───── Dataset extract ─────

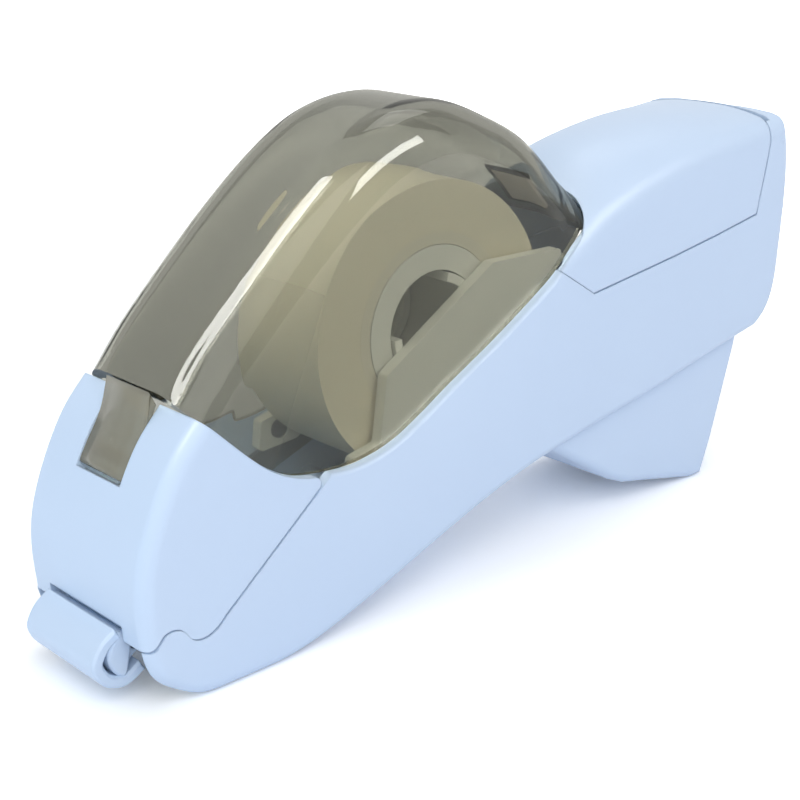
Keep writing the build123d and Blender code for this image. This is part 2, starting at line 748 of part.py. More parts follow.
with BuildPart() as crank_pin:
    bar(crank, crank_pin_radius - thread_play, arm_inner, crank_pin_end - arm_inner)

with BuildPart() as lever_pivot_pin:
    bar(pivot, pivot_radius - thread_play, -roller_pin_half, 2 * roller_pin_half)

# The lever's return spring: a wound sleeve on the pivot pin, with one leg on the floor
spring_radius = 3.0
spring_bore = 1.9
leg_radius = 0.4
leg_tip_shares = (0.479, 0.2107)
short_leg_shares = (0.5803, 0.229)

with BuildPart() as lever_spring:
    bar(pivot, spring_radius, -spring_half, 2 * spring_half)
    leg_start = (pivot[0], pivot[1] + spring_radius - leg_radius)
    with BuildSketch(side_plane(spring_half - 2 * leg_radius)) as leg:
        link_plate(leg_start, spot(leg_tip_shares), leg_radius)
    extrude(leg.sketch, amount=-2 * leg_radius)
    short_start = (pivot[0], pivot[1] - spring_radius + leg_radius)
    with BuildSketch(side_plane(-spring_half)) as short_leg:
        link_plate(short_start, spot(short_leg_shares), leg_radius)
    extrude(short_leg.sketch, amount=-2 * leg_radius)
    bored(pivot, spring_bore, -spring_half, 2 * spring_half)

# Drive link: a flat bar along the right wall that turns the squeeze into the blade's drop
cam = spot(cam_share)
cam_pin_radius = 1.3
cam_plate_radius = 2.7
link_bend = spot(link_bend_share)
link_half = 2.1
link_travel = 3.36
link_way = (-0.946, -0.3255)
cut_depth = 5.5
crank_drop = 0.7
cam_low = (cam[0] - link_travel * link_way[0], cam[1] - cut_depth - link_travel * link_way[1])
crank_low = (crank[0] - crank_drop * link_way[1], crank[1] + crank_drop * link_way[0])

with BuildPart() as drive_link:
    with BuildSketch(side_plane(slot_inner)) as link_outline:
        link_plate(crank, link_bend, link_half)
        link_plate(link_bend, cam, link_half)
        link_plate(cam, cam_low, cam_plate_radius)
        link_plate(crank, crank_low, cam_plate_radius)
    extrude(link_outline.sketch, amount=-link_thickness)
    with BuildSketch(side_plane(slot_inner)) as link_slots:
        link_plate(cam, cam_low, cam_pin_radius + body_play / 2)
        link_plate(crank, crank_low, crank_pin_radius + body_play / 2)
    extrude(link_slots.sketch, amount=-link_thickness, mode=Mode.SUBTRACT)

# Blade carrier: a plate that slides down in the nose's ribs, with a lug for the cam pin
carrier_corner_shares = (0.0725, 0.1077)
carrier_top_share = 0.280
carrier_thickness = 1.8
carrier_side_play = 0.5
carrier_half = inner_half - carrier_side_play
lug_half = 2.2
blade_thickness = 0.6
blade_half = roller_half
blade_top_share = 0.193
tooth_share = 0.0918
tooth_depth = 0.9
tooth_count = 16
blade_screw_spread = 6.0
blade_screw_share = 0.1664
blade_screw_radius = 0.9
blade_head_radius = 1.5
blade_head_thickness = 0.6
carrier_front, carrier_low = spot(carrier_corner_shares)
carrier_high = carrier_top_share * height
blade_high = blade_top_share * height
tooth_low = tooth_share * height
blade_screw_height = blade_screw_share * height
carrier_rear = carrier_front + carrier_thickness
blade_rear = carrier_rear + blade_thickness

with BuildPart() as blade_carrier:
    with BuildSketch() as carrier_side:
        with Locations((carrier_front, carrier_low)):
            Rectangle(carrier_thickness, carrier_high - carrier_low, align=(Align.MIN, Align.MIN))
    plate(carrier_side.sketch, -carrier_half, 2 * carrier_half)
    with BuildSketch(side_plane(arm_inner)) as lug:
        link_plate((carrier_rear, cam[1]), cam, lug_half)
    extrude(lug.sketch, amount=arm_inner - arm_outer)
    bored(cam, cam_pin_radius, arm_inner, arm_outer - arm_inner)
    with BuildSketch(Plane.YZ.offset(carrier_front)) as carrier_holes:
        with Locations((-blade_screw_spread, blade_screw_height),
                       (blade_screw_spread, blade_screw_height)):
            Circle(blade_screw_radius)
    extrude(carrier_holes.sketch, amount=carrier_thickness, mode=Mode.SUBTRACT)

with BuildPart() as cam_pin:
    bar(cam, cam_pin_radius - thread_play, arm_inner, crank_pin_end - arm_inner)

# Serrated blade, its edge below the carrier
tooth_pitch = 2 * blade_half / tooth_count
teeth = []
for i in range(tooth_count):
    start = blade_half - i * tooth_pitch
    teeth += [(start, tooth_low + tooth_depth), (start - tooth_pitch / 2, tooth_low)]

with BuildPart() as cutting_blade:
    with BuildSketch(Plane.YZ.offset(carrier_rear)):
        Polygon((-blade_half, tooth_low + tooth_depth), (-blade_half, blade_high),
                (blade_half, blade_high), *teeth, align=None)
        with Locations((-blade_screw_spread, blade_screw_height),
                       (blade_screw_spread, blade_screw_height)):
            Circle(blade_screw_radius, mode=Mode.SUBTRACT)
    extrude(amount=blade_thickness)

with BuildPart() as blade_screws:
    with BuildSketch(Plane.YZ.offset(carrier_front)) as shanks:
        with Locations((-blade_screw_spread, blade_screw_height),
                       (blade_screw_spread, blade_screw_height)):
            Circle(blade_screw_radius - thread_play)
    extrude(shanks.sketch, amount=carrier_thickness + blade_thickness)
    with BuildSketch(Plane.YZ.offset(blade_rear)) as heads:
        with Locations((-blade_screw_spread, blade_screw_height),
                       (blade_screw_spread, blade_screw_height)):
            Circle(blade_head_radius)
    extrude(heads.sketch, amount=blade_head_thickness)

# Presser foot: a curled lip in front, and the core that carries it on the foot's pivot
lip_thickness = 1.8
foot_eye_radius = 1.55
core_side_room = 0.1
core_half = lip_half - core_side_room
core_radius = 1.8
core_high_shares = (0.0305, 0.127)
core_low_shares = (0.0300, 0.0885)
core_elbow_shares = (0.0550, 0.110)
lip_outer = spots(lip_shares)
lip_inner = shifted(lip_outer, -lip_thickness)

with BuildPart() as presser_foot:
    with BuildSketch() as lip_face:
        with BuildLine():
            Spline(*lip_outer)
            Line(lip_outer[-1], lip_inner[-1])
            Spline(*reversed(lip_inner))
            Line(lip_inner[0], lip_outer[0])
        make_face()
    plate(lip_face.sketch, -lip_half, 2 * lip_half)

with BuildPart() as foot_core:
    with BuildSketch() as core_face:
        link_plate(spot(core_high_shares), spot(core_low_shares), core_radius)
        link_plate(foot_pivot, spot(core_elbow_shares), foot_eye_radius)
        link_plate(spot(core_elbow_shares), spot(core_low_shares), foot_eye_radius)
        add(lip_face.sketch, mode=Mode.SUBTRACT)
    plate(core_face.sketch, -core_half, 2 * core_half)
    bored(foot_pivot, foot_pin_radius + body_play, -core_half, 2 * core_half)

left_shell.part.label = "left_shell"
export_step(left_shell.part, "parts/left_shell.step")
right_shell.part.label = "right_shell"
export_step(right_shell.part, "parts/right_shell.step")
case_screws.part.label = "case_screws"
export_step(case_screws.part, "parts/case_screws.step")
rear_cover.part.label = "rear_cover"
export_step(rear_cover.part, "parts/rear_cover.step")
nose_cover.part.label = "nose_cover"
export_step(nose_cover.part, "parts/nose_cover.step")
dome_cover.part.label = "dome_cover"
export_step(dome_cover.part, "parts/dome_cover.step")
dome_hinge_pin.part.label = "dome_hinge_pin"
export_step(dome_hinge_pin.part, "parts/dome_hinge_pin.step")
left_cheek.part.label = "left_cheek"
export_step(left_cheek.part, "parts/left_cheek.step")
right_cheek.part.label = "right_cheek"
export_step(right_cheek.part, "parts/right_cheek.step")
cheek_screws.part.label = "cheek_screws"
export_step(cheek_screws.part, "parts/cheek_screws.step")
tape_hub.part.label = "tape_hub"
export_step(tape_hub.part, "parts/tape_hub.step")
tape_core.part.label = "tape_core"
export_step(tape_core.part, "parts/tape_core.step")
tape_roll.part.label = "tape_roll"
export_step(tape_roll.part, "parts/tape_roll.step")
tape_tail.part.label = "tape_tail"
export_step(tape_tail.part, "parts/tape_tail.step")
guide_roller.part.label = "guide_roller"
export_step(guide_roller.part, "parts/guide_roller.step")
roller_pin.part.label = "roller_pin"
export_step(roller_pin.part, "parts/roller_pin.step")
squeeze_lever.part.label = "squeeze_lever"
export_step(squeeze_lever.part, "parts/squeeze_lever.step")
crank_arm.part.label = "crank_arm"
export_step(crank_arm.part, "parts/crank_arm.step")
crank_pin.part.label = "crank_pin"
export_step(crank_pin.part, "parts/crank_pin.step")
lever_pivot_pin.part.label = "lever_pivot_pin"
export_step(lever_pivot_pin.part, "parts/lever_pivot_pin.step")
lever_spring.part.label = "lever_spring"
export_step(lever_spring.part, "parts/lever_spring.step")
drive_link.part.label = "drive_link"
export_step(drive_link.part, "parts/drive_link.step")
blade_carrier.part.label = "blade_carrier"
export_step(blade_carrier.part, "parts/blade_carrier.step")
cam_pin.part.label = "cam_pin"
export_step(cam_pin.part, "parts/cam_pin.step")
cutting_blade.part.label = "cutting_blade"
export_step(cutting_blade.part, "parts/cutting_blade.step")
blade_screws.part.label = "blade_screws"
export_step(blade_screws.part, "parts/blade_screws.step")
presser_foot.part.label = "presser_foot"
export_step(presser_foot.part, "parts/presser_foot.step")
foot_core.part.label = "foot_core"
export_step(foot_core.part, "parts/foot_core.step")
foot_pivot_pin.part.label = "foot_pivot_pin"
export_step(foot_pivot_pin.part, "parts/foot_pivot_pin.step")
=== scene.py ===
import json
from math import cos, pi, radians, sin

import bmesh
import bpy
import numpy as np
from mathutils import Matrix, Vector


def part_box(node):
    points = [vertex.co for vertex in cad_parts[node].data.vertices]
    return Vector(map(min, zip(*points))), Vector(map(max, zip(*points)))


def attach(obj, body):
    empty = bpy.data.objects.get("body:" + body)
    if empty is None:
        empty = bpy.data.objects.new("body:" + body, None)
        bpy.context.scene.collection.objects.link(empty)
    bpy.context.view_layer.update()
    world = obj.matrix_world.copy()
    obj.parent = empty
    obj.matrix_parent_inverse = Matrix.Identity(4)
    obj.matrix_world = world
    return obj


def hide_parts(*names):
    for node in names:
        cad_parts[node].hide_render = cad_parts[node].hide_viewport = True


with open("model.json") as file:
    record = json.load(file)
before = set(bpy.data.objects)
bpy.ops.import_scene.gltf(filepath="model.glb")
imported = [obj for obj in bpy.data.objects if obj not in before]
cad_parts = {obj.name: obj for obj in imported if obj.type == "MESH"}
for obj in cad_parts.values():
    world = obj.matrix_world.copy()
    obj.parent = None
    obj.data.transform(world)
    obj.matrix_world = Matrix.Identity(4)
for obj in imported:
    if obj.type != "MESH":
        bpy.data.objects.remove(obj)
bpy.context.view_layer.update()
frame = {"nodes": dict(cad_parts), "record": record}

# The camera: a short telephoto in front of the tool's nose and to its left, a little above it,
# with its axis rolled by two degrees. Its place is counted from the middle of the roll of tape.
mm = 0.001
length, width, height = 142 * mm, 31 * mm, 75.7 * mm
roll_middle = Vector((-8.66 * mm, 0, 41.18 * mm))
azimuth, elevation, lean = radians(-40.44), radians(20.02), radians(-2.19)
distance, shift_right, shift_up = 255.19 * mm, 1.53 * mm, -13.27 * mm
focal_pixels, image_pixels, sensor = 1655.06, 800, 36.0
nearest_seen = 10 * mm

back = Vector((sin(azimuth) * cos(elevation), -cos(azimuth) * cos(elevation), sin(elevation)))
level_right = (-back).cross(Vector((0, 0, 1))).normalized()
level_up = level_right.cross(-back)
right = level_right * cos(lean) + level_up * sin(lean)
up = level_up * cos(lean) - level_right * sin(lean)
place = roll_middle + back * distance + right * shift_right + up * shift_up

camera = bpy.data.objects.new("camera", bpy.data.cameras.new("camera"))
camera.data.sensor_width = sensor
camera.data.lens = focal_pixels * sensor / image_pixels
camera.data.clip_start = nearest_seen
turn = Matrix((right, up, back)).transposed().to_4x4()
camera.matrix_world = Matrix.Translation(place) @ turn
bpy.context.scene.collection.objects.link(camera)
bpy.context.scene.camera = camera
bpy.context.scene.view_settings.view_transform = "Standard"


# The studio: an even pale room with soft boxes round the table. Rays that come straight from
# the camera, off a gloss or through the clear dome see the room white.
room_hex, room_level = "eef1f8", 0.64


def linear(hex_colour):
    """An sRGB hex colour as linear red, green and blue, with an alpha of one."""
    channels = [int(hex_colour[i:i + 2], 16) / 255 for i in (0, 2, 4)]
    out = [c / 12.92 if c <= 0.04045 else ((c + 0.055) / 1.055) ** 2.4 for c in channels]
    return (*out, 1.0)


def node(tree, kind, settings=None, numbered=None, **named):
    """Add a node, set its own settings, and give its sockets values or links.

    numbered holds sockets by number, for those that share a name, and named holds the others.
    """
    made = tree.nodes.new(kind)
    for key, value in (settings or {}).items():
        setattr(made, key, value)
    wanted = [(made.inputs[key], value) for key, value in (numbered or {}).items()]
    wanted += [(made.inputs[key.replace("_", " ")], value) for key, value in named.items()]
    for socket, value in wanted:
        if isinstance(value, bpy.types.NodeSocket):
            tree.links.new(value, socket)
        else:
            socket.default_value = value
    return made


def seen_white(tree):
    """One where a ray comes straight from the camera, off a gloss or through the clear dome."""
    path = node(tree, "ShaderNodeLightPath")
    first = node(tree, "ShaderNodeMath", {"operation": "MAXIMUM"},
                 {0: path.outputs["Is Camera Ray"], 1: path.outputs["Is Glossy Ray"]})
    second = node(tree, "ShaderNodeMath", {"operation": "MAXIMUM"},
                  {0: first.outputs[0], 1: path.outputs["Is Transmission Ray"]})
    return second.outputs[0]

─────

Extract exactly the leading lines of the data, stopping at and including the line with "crank_pin_radius - thread_play, arm_inner, crank_pin_end".

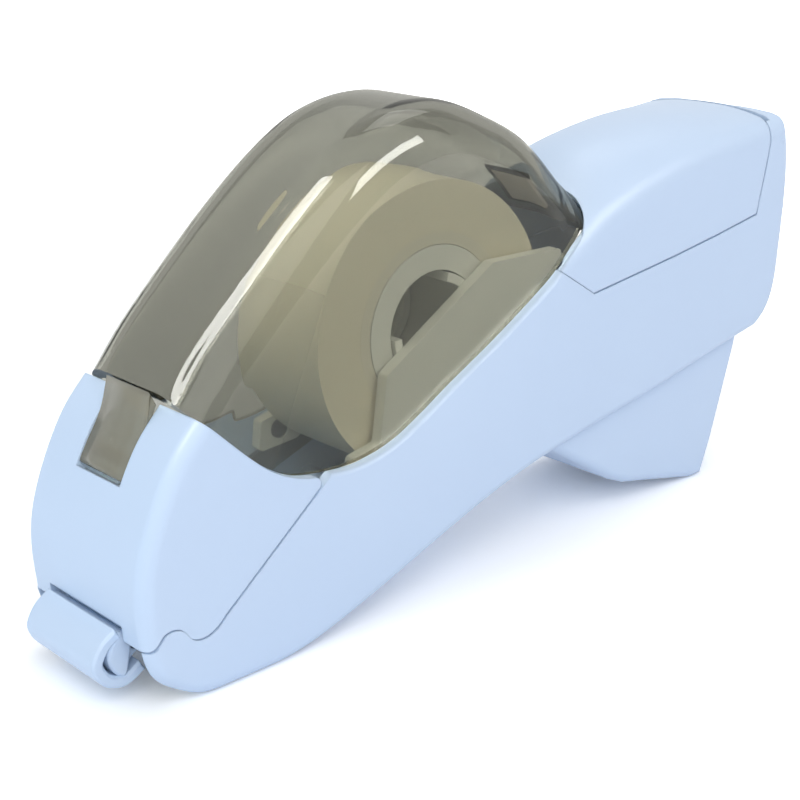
Keep writing the build123d and Blender code for this image. This is part 2, starting at line 748 of part.py. More parts follow.
with BuildPart() as crank_pin:
    bar(crank, crank_pin_radius - thread_play, arm_inner, crank_pin_end - arm_inner)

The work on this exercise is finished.